Chroniques

par laurent bergnach

Benjamin Britten
Death in Venice | Mort à Venise

2 CD Chandos (2005)
CHAN 10280(2)
Benjamin Britten | Death in Venice

Benjamin Britten gardait l'habitude de réfléchir des années à un projet, et son dernier opéra, Death in Venice Op.88, en donne la preuve. De la nouvelle de Thomas Mann parue en 1912, il conserve une édition anglaise de 1929, et l'idée d'en tirer une œuvre lyrique dès 1965. En septembre 1970, il contacte Myfanwy Piper pour un livret qu'il achève de mettre en musique en décembre 1972. Mann souhaitait traiter de la passion en tant que désordre et avilissement. Mais le compositeur va plus loin que l'évocation d'un amoureux qui perd ses repères : après le simple droit à la vie (Owen Wingrave, son opéra antimilitariste), il défend la possibilité pour tout un chacun de s'exprimer en art et en amour, contre toute censure sociale – bref, le droit d'exister. L'œuvre est créée le 16 juin 1973, durant le Festival d'Aldeburgh, avec l'opportunité pour son compagnon Peter Pears de jouer un rôle d'homme mûr.

Habitué aux personnages complexes de Britten – Peter Grimes [lire notre critique du DVD] ou Billy Budd [lire notre critique du DVD] –, Philip Langridge livre de nouveau une performance convaincante.
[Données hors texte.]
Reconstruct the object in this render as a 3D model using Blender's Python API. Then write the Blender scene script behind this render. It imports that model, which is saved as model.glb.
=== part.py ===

Fébrile quand il résiste aux tentations de Dionysos, serein quand il parvient à s'en arranger, il est l'écrivain Gustav von Aschenbach qui pense trouver à Venise un sursaut à son inspiration créatrice. Certains airs sont presque a cappella tant le parlando d'un unique piano est discret. Face à lui, une multitude d'opposants – dont un vieux gondolier incontrôlable, aux allures de Charon – est interprété par un même baryton, Alain Opie, au timbre chaud. Il incarne vaillamment tous ces beaux parleurs, ces menteurs qui font de la ville un labyrinthe de pièges – de la perte des valises jusqu'à l'épidémie dissimulée – dont le héros ne s'échappera pas. Quoi qu'il lui en coûte, Aschenbach renonce à la fuite, et les accords finaux, apaisés, signalent son soulagement, sinon sa rédemption.

Avec le contreténor Michael Chance (la voix d'Apollon), le chœur des BBC Singers complètent la distribution. Citons isolémentAlison Place (Nounou russe), Carolyn Foulkes (Vendeuse de journaux), Andrew Murgatroyd (Portier de l'hôtel) et Simon Birchall (Guide), mais des scènes collectives sont très soignées, comme la compétition sportive à la fin du premier acte ou le Chant du rire dans le second. Richard Hickox dirige le City of London Sinfonia avec beaucoup de nuances et de relief.